--- WHAT YOU SHOULD DO ---
Write out the listing in full, matching it word for word.

--- MATERIAL ---
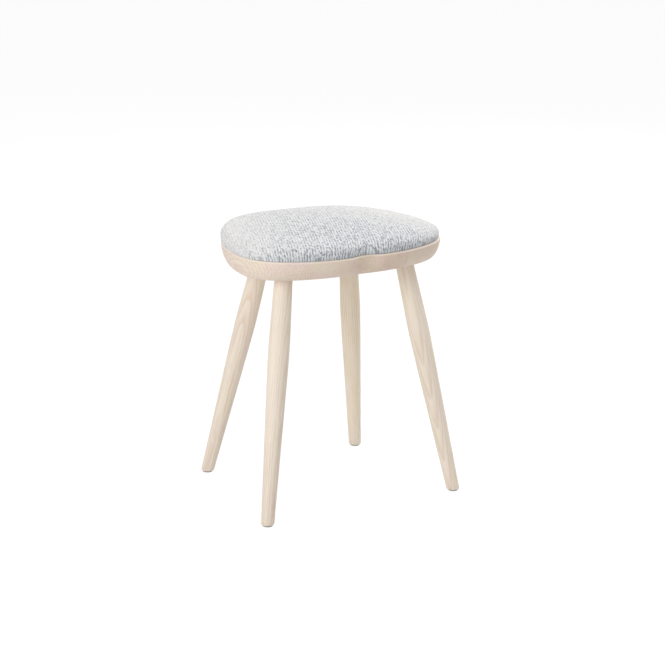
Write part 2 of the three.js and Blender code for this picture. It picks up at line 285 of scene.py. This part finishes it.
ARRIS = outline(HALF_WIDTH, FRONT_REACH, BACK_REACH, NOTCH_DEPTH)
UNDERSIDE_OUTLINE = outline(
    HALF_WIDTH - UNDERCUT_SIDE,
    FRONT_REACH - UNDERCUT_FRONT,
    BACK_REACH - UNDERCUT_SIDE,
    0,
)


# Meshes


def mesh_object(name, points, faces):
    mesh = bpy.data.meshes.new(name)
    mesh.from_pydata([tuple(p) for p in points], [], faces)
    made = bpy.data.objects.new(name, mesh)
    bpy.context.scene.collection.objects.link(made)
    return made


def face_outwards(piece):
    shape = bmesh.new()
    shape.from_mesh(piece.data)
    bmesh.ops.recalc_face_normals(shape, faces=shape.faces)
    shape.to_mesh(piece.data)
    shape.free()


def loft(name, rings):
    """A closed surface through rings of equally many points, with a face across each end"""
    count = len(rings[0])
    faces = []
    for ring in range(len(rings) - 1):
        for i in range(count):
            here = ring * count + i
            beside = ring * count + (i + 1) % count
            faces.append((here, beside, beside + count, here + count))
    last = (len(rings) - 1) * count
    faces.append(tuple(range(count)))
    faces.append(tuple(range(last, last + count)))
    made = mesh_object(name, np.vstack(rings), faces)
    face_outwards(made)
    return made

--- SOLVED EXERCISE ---
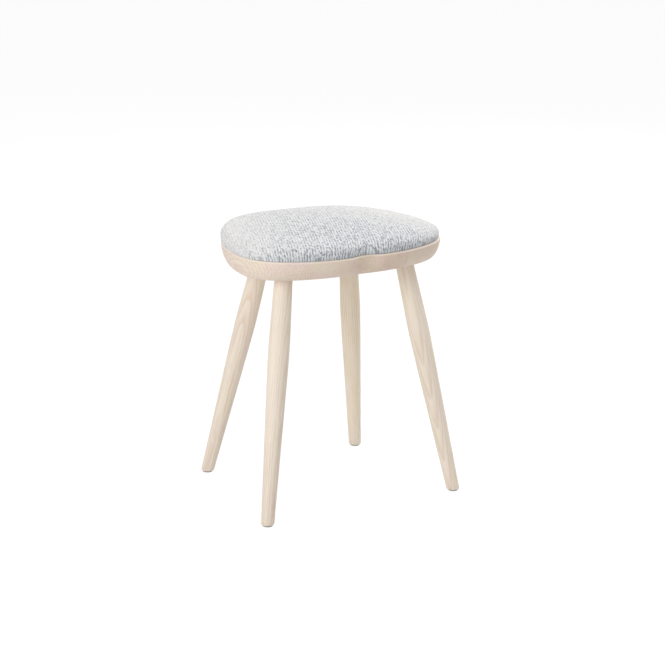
Write part 2 of the three.js and Blender code for this picture. It picks up at line 285 of scene.py. This part finishes it.
ARRIS = outline(HALF_WIDTH, FRONT_REACH, BACK_REACH, NOTCH_DEPTH)
UNDERSIDE_OUTLINE = outline(
    HALF_WIDTH - UNDERCUT_SIDE,
    FRONT_REACH - UNDERCUT_FRONT,
    BACK_REACH - UNDERCUT_SIDE,
    0,
)


# Meshes


def mesh_object(name, points, faces):
    mesh = bpy.data.meshes.new(name)
    mesh.from_pydata([tuple(p) for p in points], [], faces)
    made = bpy.data.objects.new(name, mesh)
    bpy.context.scene.collection.objects.link(made)
    return made


def face_outwards(piece):
    shape = bmesh.new()
    shape.from_mesh(piece.data)
    bmesh.ops.recalc_face_normals(shape, faces=shape.faces)
    shape.to_mesh(piece.data)
    shape.free()


def loft(name, rings):
    """A closed surface through rings of equally many points, with a face across each end"""
    count = len(rings[0])
    faces = []
    for ring in range(len(rings) - 1):
        for i in range(count):
            here = ring * count + i
            beside = ring * count + (i + 1) % count
            faces.append((here, beside, beside + count, here + count))
    last = (len(rings) - 1) * count
    faces.append(tuple(range(count)))
    faces.append(tuple(range(last, last + count)))
    made = mesh_object(name, np.vstack(rings), faces)
    face_outwards(made)
    return made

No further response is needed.